Last week’s season premiere of Cutting in the ATL was everything we hoped for. We couldn’t have asked for a better cast of women. From now on, I’m calling them the “Triple C Crew.” Cunning, Cute, and Crazy.
This drama-filled episode kicks off with Maja, as she finds out that her salon has been burglarized AND vandalized. She must have really pissed someone off with her $50 weaves concept, because one of her haters worked up enough nerve to throw a cinder block through her salon window! Before she can get the cinder block up off of her check-in counter, Dedra walks in to issue an apology for her behavior at the brunch. Maja, who is always a class act, accepts the apology, but hurries Dedra’s a** on out the door, so she can board up her windows and get that cinder block moved to her back office.

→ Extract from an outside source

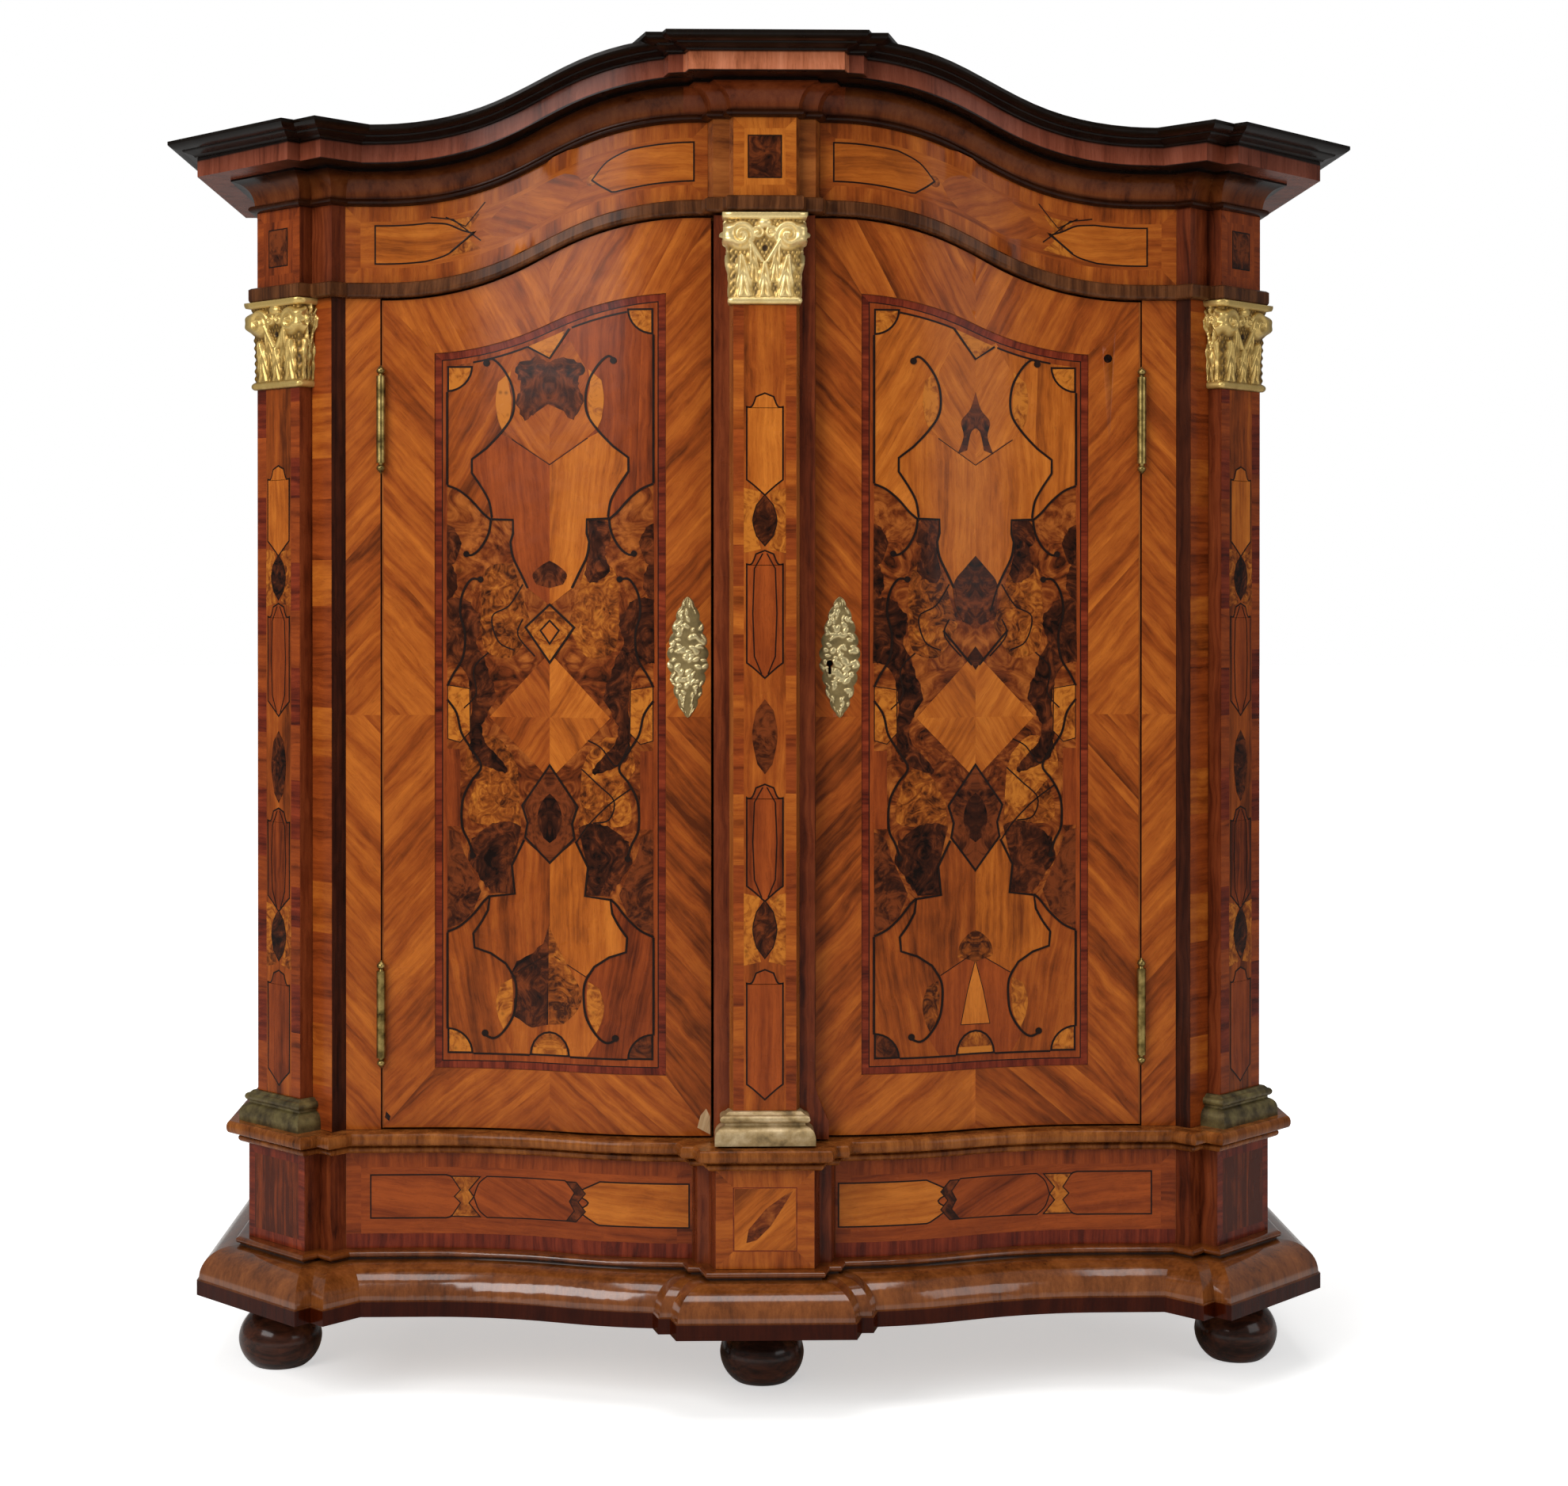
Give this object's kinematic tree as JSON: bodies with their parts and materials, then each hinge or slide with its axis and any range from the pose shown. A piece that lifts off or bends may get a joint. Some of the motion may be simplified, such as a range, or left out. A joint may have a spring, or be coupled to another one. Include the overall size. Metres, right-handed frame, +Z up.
{
  "type": "hall cupboard",
  "caption": "Tall two-door hall cupboard with a serpentine front, an arched cornice, canted corner pilasters, gilded capitals, inlaid panels and bun feet; both doors open.",
  "frame": {"origin": "on the floor, under the centre of the cupboard's outermost box", "axes": "+X to the right of someone who faces the doors, +Y from the doors to the back, +Z up"},
  "size_m": [1.93, 0.782, 2.138],
  "materials": {
    "walnut_veneer": "glossy varnish over walnut veneer laid in mitres",
    "inlaid_walnut": "glossy varnish over burl veneer with dark strapwork lines",
    "walnut_moulding": "glossy varnish on solid moulded walnut",
    "dark_cross_banding": "glossy varnish over dark cross-banded veneer",
    "dark_turned_wood": "black polish on turned wood",
    "plain_inside_wood": "plain planed softwood",
    "gilded_wood": "worn gilding on carved wood",
    "dulled_gilded_wood": "darkened gilding on carved wood",
    "pale_brass": "pale engraved brass sheet",
    "aged_brass": "aged turned brass",
    "dark_iron": "oiled wrought iron"
  },
  "bodies": {
    "carcass": {"foot_front_left": "dark_turned_wood", "foot_front_centre": "dark_turned_wood", "foot_front_right": "dark_turned_wood", "foot_rear_left": "dark_turned_wood", "foot_rear_right": "dark_turned_wood", "base_board": "plain_inside_wood", "base_moulding": "walnut_moulding", "plinth_front": "walnut_veneer", "plinth_side_left": "walnut_veneer", "plinth_side_right": "walnut_veneer", "plinth_centre_block": "walnut_veneer", "plinth_moulding": "walnut_moulding", "floor_board": "plain_inside_wood", "side_panel_left": "walnut_veneer", "side_panel_right": "walnut_veneer", "back_panel": "plain_inside_wood", "corner_post_left": "walnut_veneer", "corner_post_right": "walnut_veneer", "corner_pilaster_left": "inlaid_walnut", "corner_pilaster_right": "inlaid_walnut", "corner_capital_left": "gilded_wood", "corner_capital_right": "gilded_wood", "corner_base_left": "dulled_gilded_wood", "corner_base_right": "dulled_gilded_wood", "shelf_lower": "plain_inside_wood", "shelf_upper": "plain_inside_wood", "shelf_battens": "plain_inside_wood", "architrave": "dark_cross_banding", "frieze_front": "walnut_veneer", "frieze_side_left": "walnut_veneer", "frieze_side_right": "walnut_veneer", "frieze_centre_block": "walnut_veneer", "top_board": "plain_inside_wood", "cornice": "walnut_moulding", "frame_hinges_left": "aged_brass", "frame_hinges_right": "aged_brass"},
    "left_door": {"left_door_hinge_stile": "walnut_veneer", "left_door_meeting_stile": "walnut_veneer", "left_door_top_rail": "walnut_veneer", "left_door_bottom_rail": "walnut_veneer", "left_door_panel": "inlaid_walnut", "left_escutcheon": "pale_brass", "door_hinges_left": "aged_brass", "bolt_guides": "dark_iron", "lock_keeper": "dark_iron"},
    "right_door": {"right_door_hinge_stile": "walnut_veneer", "right_door_meeting_stile": "walnut_veneer", "right_door_top_rail": "walnut_veneer", "right_door_bottom_rail": "walnut_veneer", "right_door_panel": "inlaid_walnut", "right_escutcheon": "pale_brass", "door_hinges_right": "aged_brass", "lock_case": "dark_iron", "door_backing_strip": "walnut_veneer", "door_pilaster": "inlaid_walnut", "door_capital": "gilded_wood", "door_pilaster_base": "gilded_wood"},
    "top_bolt": {"top_bolt": "dark_iron"},
    "bottom_bolt": {"bottom_bolt": "dark_iron"},
    "lock_bolt": {"lock_bolt": "dark_iron"}
  },
  "joints": [
    {"name": "left_door_swing", "type": "hinge", "parent": "carcass", "child": "left_door", "pos_m": [-0.616, -0.137, 1], "axis": [0, 0, -1], "range_deg": [0, 110]},
    {"name": "right_door_swing", "type": "hinge", "parent": "carcass", "child": "right_door", "pos_m": [0.616, -0.137, 1], "axis": [0, 0, 1], "range_deg": [0, 110]},
    {"name": "top_bolt_slide", "type": "slide", "parent": "left_door", "child": "top_bolt", "axis": [0, 0, 1], "range_m": [0, 0.02]},
    {"name": "bottom_bolt_slide", "type": "slide", "parent": "left_door", "child": "bottom_bolt", "axis": [0, 0, -1], "range_m": [0, 0.02]},
    {"name": "lock_bolt_slide", "type": "slide", "parent": "right_door", "child": "lock_bolt", "axis": [-1, 0, 0], "range_m": [0, 0.03]}
  ]
}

Cut to Ms. Beautii J AKA Olivia Benson. In a sick and twisted scheme to see what her competitor Maja Sly had going on across the street, Beautii sent one of her most loyal clients to get one of Maja’s infamous $50 weaves. Upon her return, Beautii took a magnifying glass and a lighter to her client’s new hair, and in the end, she concluded that the hair quality was good, but the style sucked.
In an attempt to steer the ladies in another direction, Mushiya invites the cast out to a women’s empowerment event for her “I am Strong” campaign. “I am Strong” is an awesome charity that was created to help women in need, especially women who are homeless, or have been involved in violent/unhealthy relationships.
Everything was going great, until Dedra and LaKenya showed up. Mushiya made it her mission to set Dedra straight, and as a result, she zeroed in on the poor woman before anything charity-like could take place. She basically told Dedra that she needed to get her attitude together, or get to steppin’. Dedra explained that she was sick, but Mushiya wasn’t having it, and she, along with her husband turned into bouncers and put Dedra and LaKenya up out of the Damn Salon. Mushiya proceeded to insult Dedra, by saying she looked like a “d*ckhead.” Yikes.
Then, before Maja and her stylists could sew in another $50 weave, somebody had broken another window at her salon! According to Maja, 150 bundles of hair had gone missing. But not only was hair missing, money was missing too! Finally, after further investigation, Maja decided it was an inside job, and ended up firing one of her employees. Now, anybody who knows Maja knows she doesn’t play about her COINS. It’s no surprise that Maja had absolutely NO problem firing ANYBODY she suspected of stealing from her. Good riddance!
Towards the end, Maja is seen crying in her office all alone on the verge of a mental breakdown. And all I could think was, “If this is what selling hair is like, then baby I don’t want to ever sell hair a day in my life.” Like Maja said, the weave game is like the drug game in the 80’s. It’s dangerous in these Atlanta streets! Hide your kids, hide your wife, and hide your weave!
Hopefully these ladies can get it together in Episode 3, because right now, it’s the Weave Weave West.